What to do → Using the listing below, give the number of lines where "pose" appears, and nothing else.

◆ ◆ ◆ ◆

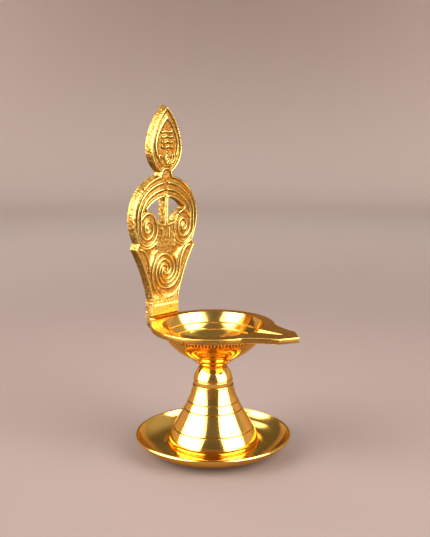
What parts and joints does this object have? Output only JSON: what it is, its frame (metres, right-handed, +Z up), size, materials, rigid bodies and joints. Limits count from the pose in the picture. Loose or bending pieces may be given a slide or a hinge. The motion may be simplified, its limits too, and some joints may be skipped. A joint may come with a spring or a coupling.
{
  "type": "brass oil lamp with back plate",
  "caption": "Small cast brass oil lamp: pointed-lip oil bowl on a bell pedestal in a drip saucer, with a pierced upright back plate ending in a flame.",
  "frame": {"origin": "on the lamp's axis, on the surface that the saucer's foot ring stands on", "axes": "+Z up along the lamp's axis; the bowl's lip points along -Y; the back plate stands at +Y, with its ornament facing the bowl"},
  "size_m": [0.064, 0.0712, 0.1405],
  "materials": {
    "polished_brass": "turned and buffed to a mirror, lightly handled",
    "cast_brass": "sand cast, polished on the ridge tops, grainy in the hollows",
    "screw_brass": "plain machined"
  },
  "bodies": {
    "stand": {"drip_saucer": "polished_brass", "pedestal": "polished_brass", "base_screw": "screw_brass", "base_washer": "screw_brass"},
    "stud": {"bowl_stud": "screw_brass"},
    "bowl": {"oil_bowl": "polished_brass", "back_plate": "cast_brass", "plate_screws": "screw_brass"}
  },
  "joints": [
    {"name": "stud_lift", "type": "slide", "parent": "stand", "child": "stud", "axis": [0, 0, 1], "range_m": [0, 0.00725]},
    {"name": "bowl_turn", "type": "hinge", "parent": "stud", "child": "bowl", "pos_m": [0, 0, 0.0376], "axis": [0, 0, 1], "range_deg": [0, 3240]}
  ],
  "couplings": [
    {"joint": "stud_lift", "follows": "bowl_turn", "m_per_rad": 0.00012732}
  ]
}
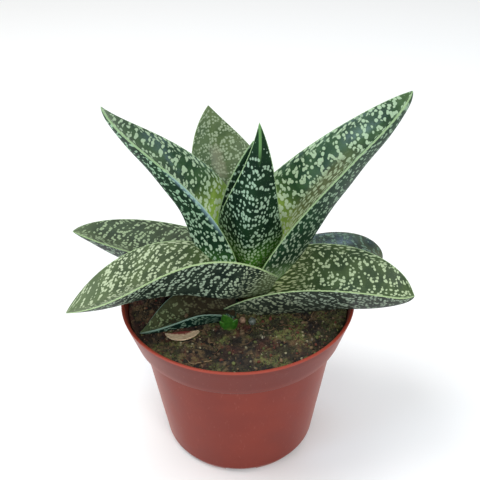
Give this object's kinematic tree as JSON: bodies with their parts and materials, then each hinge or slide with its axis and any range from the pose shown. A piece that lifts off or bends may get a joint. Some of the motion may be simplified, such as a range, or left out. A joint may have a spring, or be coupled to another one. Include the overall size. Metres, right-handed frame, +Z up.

◆ ◆ ◆ ◆

Worked solution → 2